Why trade openness and national security go together
David Ricardo, one of the world’s most influential classical economists, was both tremendously successful and enjoyed lasting fame. Ricardo made most of his money (estimated to be $100 million in today’s terms) speculating on the outcome of the Battle of Waterloo, where Napoleon Bonaparte was defeated by the British Army led by the Duke of Wellington. Ricardo, whose friends included other intellectuals like James Mill, Thomas Malthus and Jeremy Bentham, made his fame with his book Principles Of Political Economy And Taxation (1817). In Principles, Ricardo introduced the law of comparative advantage, as a model where economic participants have a comparative advantage in producing a particular good or service if they can produce that good at a relatively low opportunity cost. Even though Ricardo’s law has been tested and updated since then, the core proposition of comparative advantage is the basis of an inter-dependent world in which trade has grown from about $50 billion in globally traded exports just after World War II (WW II) to about $19.5 trillion today. The upward momentum in global trade actually began in the early 1800s, during the industrial revolution, but paused during the two World Wars before it resumed again.
Four factors are giving rise to another pause in global trade.

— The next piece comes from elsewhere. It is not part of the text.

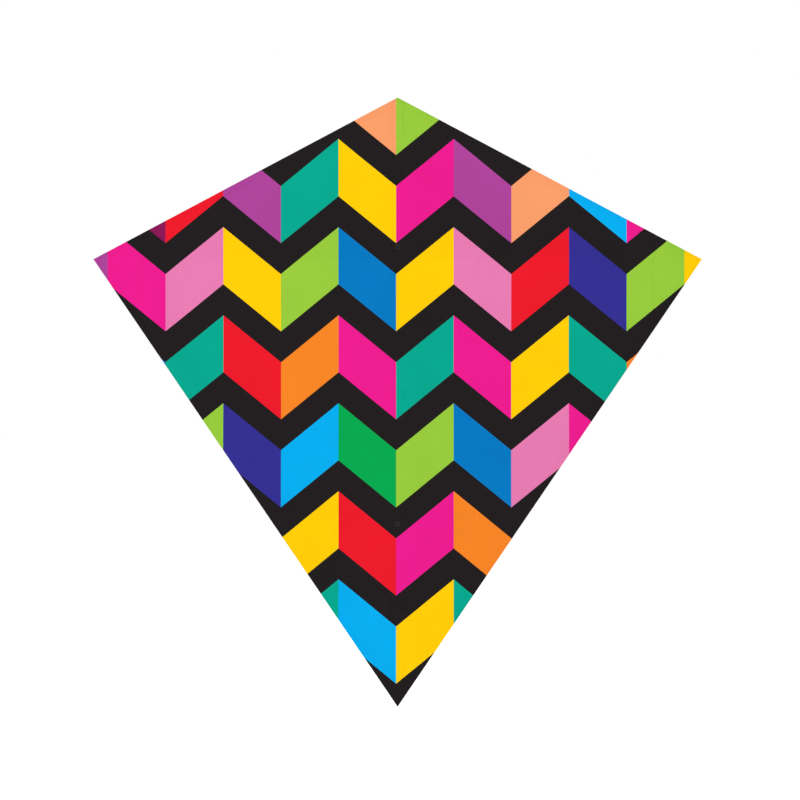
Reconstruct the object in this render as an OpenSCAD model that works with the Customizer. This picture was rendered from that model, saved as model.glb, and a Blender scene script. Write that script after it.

One, the global financial crisis (GFC) of 2008 that set in place a global recession, which, among other things, triggered a populist backlash; two, populist governments in several major countries from the US and Brazil, to the UK, Russia and Japan, which have followed either overt or covert protectionism; three, activism from the “other 99%” protesting inequality and lack of opportunity; and four, the Sino-US trade war which has added intellectual property theft, patent infringement and dumping to the anti-globalization rhetoric. To these four factors, the most recent addition has been the “distancing” between countries as a literal and metaphorical consequence of the covid-19 pandemic.
The rise in global trade over the last seven decades has also been supported by post-war institutions, like the World Trade Organization (WTO), that were created to foster global interdependence. Even the World Health Organization (WHO), which does not have suo moto powers, is part of this post-war global framework. US President Donald Trump has famously withdrawn from the WHO, is ambivalent about the North Atlantic Treaty Organization, and regularly skates the regulatory line with respect to trade with China. Beijing too prefers a bilateral trade discussion with the US and has followed its own brand of trade diplomacy with the Belt and Road Initiative. The architecture of internationalism that has held together for 70 years is fighting for its survival.
It is in this ambience that India has declared its economic response to the covid-related crisis as an approach centred on Aatmanirbhar Bharat, which means self-reliant or self-dependent. The government has gone great lengths to emphasize that this self-reliance permits an outward focus. In recent days, India’s border skirmish with the Chinese in Ladakh has added to the nationalistic and protectionist chorus. Prior to the pandemic, India had total annual exports of about $330 billion and total imports of about $620 billion, leading to a negative trade balance of about $300 billion. Until recently, India-China bilateral trade was among the fastest-growing relationships in the world, with India importing $75 billion and exporting about $18 billion. The bilateral deficit of about $57 billion would be okay were it not for the fact that the terms of trade are pretty poor for India, which exports commodities (agricultural, mining etc.), but imports a wide variety of finished goods from mobile phones to durable electronics. China remains a major supplier of raw materials for the Indian pharmaceuticals industry.
India must, of course, uphold its territorial integrity by diplomatic measures and by military means if absolutely necessary. Protectionism is a blunt economic weapon that in many ways threatens us more than any intended other party. As Nitin Pai of the Takshashila Institution has succinctly said, the best China policy for India is 8% real economic growth. In order to get back on that trajectory, India will need a major contribution from global trade. Trade creates a virtuous cycle of competitive dynamism, employment, capital flows and economic growth.
The government has needlessly complicated our economic response with the self-reliance slogan. It evokes ghosts from the past of import substitution and protection of weak local industry. A much more modern and robustly open policy of trade, technology acquisition and excellence is in India’s national interest.
Only economic strength can result in true self-reliance. Ricardo’s law still applies to the status quo. The only way to change the status quo is to acquire the know-how to build globally competitive products. In the short-term, localizing increases costs to the economy and disproportionately impacts the poor (yet another tax on them). Insisting on an under-thought approach to self-reliance at this time is akin to thumping a chest with weak lungs at the time of a pneumonic plague.
PS: “I do not want my house to be walled in on all sides and my windows to be stuffed. I want the culture of all lands to be blown about my house as freely as possible. But I refuse to be blown off my feet by any,” said Mahatma Gandhi.